The listing below contains a span that opens with the line containing "slots = cad_parts[node_name].data.materials" and closes with the line containing "# look the same.". Return that span exactly.

§ INFORMATION SHOWN
--- begin ---
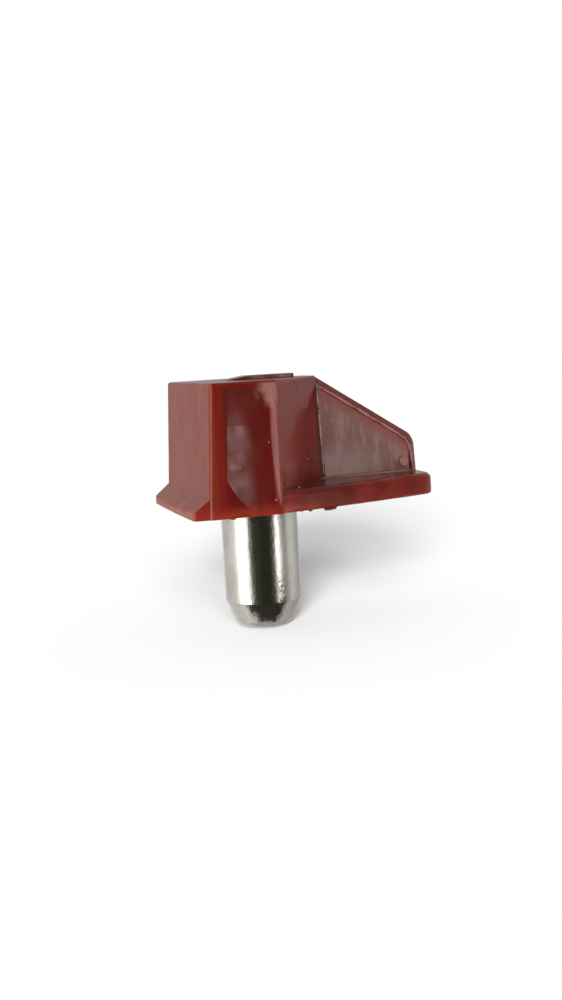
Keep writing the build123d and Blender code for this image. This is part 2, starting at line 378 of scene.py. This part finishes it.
# %% Build the plating
NICKEL = (0.66, 0.645, 0.605, 1)
WORN_NICKEL = (0.56, 0.545, 0.505, 1)
RING_DEPTH = 0.0008
SCUFF_DEPTH = 0.0016
PIT_DEPTHS = (0.009, 0.017)
PITS_DEEPEN = (-3.5, -6.5)
CONE_MIDDLE = -6.95
CONE_HALF_HEIGHT = 0.73
CONE_ROUNDING = 0.085


def plating_height(tree, z, pits, rings, scuffs):
    """Pits that deepen towards the tip, turning rings, scuffs and a cone that bulges a little."""
    from_cone = calc(tree, "SUBTRACT", z, CONE_MIDDLE)
    bulge = calc(tree, "SUBTRACT", CONE_HALF_HEIGHT ** 2, calc(tree, "MULTIPLY", from_cone, from_cone))
    bulge = calc(tree, "MAXIMUM", calc(tree, "MULTIPLY", bulge, CONE_ROUNDING), 0.0)
    height = calc(tree, "MULTIPLY_ADD", pits, ramp(tree, z, *PITS_DEEPEN, *PIT_DEPTHS), bulge)
    height = calc(tree, "MULTIPLY_ADD", rings, RING_DEPTH, height)
    return calc(tree, "MULTIPLY_ADD", scuffs, SCUFF_DEPTH, height)


def make_plated_steel():
    """Bright nickel plating."""
    material, tree, shader = new_material("bright_nickel_plating")
    place = place_in_mm(tree)
    z = add_node(tree, "ShaderNodeSeparateXYZ", {0: place}).outputs[2]
    clouds = noise(tree, place, scale=0.7, detail=4.0)
    pits = noise(tree, place, stretch=(1, 1, 0.5), scale=4.5, detail=4.0, roughness=0.6, shift=(1, 0, 3))
    rings = noise(tree, place, stretch=(0.1, 0.1, 9), scale=2.0, detail=2.0)
    scuffs = noise(tree, place, stretch=(5, 5, 0.5), scale=1.6, detail=3.0, shift=(0, 2, 0))
    scuffed = ramp(tree, scuffs, 0.35, 0.75, 0.05, 0.12)
    surface = {
        "Base Color": blend_colours(tree, ramp(tree, clouds, 0.4, 0.7), NICKEL, WORN_NICKEL),
        "Roughness": calc(tree, "ADD", scuffed, ramp(tree, pits, 0.5, 0.8, 0.0, 0.08)),
        "Normal": bump(tree, plating_height(tree, z, pits, rings, scuffs)),
        "Metallic": 1.0,
    }
    fill(tree, shader, surface)
    return material


plating = make_plated_steel()
print("plating has", len(plating.node_tree.nodes), "nodes")

# %% Put the finishes on the CAD pieces
for node_name, finish in (("moulded_bracket", plastic), ("steel_pin", plating)):
    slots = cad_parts[node_name].data.materials
    slots.clear()
    slots.append(finish)
    print(node_name, "is finished in", finish.name)

# %% [markdown]
# ## Geometry Nodes: two small trees
#
# The mould leaves traces that no solid of the CAD shows: a rolled bead along the gusset's bevel, rags of flash under
# the plate, and crumbs on the faces. They could be drawn as bumps in the material, but they stand out of the surface
# and catch the light on their own, so they are geometry. Drawing each by hand would be slow, and the next one would
# look the same. A Geometry Nodes tree states the rule once, and each use gives it other sizes and another seed.

# %% Start and end a tree
def new_tree(name, inputs):
    """An empty Geometry Nodes tree with its named inputs, their kinds and their usual values."""
    tree = bpy.data.node_groups.new(name, "GeometryNodeTree")
    tree.interface.new_socket("Geometry", in_out="INPUT", socket_type="NodeSocketGeometry")
    for title, kind, usual in inputs:
        socket = tree.interface.new_socket(title, in_out="INPUT", socket_type="NodeSocket" + kind)
        if usual is not None:
            socket.default_value = usual
    tree.interface.new_socket("Geometry", in_out="OUTPUT", socket_type="NodeSocketGeometry")
    return tree, tree.nodes.new("NodeGroupInput").outputs


def finish_tree(tree, geometry, material):
    """Ends a tree with real geometry in its material."""
    real = add_node(tree, "GeometryNodeRealizeInstances", {"Geometry": geometry})
    painted = add_node(tree, "GeometryNodeSetMaterial", {"Geometry": real.outputs[0], "Material": material})
    add_node(tree, "NodeGroupOutput", {"Geometry": painted.outputs[0]})
    print(tree.name, "has", len(tree.nodes), "nodes")


def seeded_noise(tree, place, seed, per_metre, detail):
    """The outputs of a noise that a seed changes."""
    inputs = {"Vector": place, "W": seed, "Scale": per_metre, "Detail": detail}
    return add_node(tree, "ShaderNodeTexNoise", inputs, noise_dimensions="4D").outputs


def scaled(tree, vector, factor):
    """A vector made longer or shorter."""
    return add_node(tree, "ShaderNodeVectorMath", {0: vector, "Scale": factor}, operation="SCALE").outputs[0]


print("helpers:", ", ".join(helper.__name__ for helper in (new_tree, finish_tree, seeded_noise, scaled)))

# %% [markdown]
# The first tree turns a path into an uneven bead: it divides the path into short steps, moves each step a little to
# the side, gives each its own thickness, and runs a circle along them. The ends taper off.

# %% The tree for an uneven bead
SWAYS_PER_METRE = 1400.0
LUMPS_PER_METRE = 2600.0
TAPERED_SHARE = 0.12


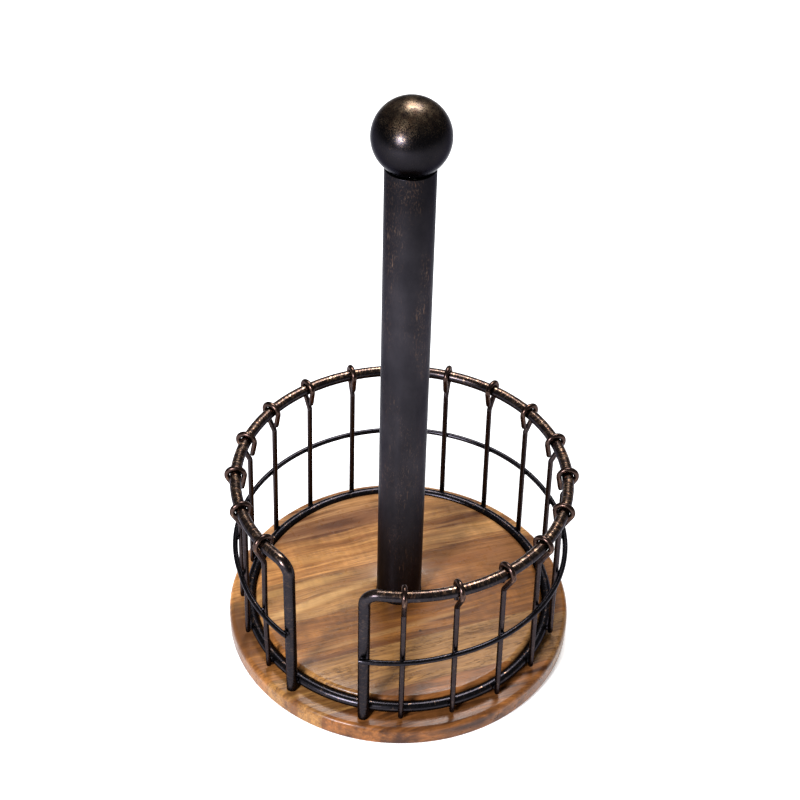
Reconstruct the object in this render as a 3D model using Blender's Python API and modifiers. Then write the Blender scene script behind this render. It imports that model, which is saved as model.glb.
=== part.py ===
"""Countertop paper towel holder: a turned acacia board, a steel post with a ball finial, and a
wire basket, open at the front, that keeps the roll from unwinding.

Frame: origin at the centre of the footprint on the table, +Z up, the basket's gap facing -Y.
Angles around the basket start at -Y and grow towards +X. Every length is in metres.
"""

import math

import bmesh
import bpy
from mathutils import Vector

MM = 0.001
GAP = 0.3 * MM  # kept between neighbours that touch on the real object
WELD_GAP = 0.15 * MM  # kept between wires that are welded together on the real object

# Board: one edge-glued acacia panel, turned round, with a rebate that leaves a raised plateau
BOARD_RADIUS = 97.5 * MM
BOARD_UNDERSIDE = 1.5 * MM
LEDGE_TOP = 13.3 * MM
PLATEAU_TOP = 20.9 * MM
PLATEAU_RADIUS = 82.0 * MM
BOARD_ROUNDING = 3.0 * MM
UNDERSIDE_ROUNDING = 1.5 * MM
POST_RECESS_DEPTH = 3.0 * MM
NUT_RECESS_RADIUS = 10.0 * MM
NUT_RECESS_DEPTH = 8.0 * MM

# Rubber feet under the board
FOOT_COUNT = 4
FOOT_RADIUS = 6.0 * MM
FOOT_HEIGHT = BOARD_UNDERSIDE - GAP
FOOT_CIRCLE_RADIUS = 78.0 * MM
FOOT_ROUNDING = 0.4 * MM
FIRST_FOOT_ANGLE = 45

# Post: a steel tube clamped between board and ball by a threaded rod
TUBE_RADIUS = 12.7 * MM
TUBE_WALL = 1.2 * MM
TUBE_CHAMFER = 0.3 * MM
BALL_RADIUS = 19.45 * MM
BALL_CENTRE = 322.4 * MM
BALL_WALL = 1.5 * MM
ROD_RADIUS = 3.0 * MM
ROD_ENGAGEMENT = 8.0 * MM  # length of rod inside the ball's insert, so also the finial's travel
ROD_START = 3.0 * MM
ROD_CHAMFER = 0.5 * MM
NUT_ACROSS_FLATS = 10.0 * MM
NUT_HEIGHT = 5.0 * MM
NUT_CHAMFER = 0.5 * MM
WASHER_RADIUS = 9.0 * MM
WASHER_THICKNESS = 1.2 * MM
INSERT_RADIUS = 4.7 * MM
INSERT_LENGTH = 10.0 * MM
INSERT_COLLAR_RADIUS = 6.5 * MM
INSERT_COLLAR_HEIGHT = 2.0 * MM

# Basket
RAIL_RADIUS = 90.2 * MM
RAIL_HEIGHT = 109.1 * MM
RAIL_ROD = 3.15 * MM
RAIL_BEND = 8.0 * MM
END_POST_ANGLE = 14.0
ROD_END_ROUNDING = ((0.45, 0.0), (0.85, 0.25), (1.0, 0.7))  # shares of the rod's radius: own, set back
RING_RADIUS = 85.25 * MM
RING_HEIGHT = 18.0 * MM
RING_ROD = 2.9 * MM
RIB_COUNT = 18
FIRST_RIB_ANGLE = 26.9
RIB_WIRE = 1.5 * MM
RIB_RADIUS = RING_RADIUS + RING_ROD + WELD_GAP + RIB_WIRE
RIB_FOOT = RING_HEIGHT - RING_ROD  # flush with the underside of the ring
RIB_LEAN = 1.3 * MM  # how much nearer the axis a rib is at its hook than at its foot
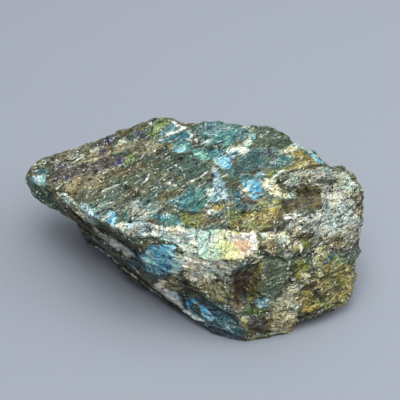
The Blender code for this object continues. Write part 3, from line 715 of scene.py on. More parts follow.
--- end ---
§ SOLUTION
    slots = cad_parts[node_name].data.materials
    slots.clear()
    slots.append(finish)
    print(node_name, "is finished in", finish.name)

# %% [markdown]
# ## Geometry Nodes: two small trees
#
# The mould leaves traces that no solid of the CAD shows: a rolled bead along the gusset's bevel, rags of flash under
# the plate, and crumbs on the faces. They could be drawn as bumps in the material, but they stand out of the surface
# and catch the light on their own, so they are geometry. Drawing each by hand would be slow, and the next one would
# look the same. A Geometry Nodes tree states the rule once, and each use gives it other sizes and another seed.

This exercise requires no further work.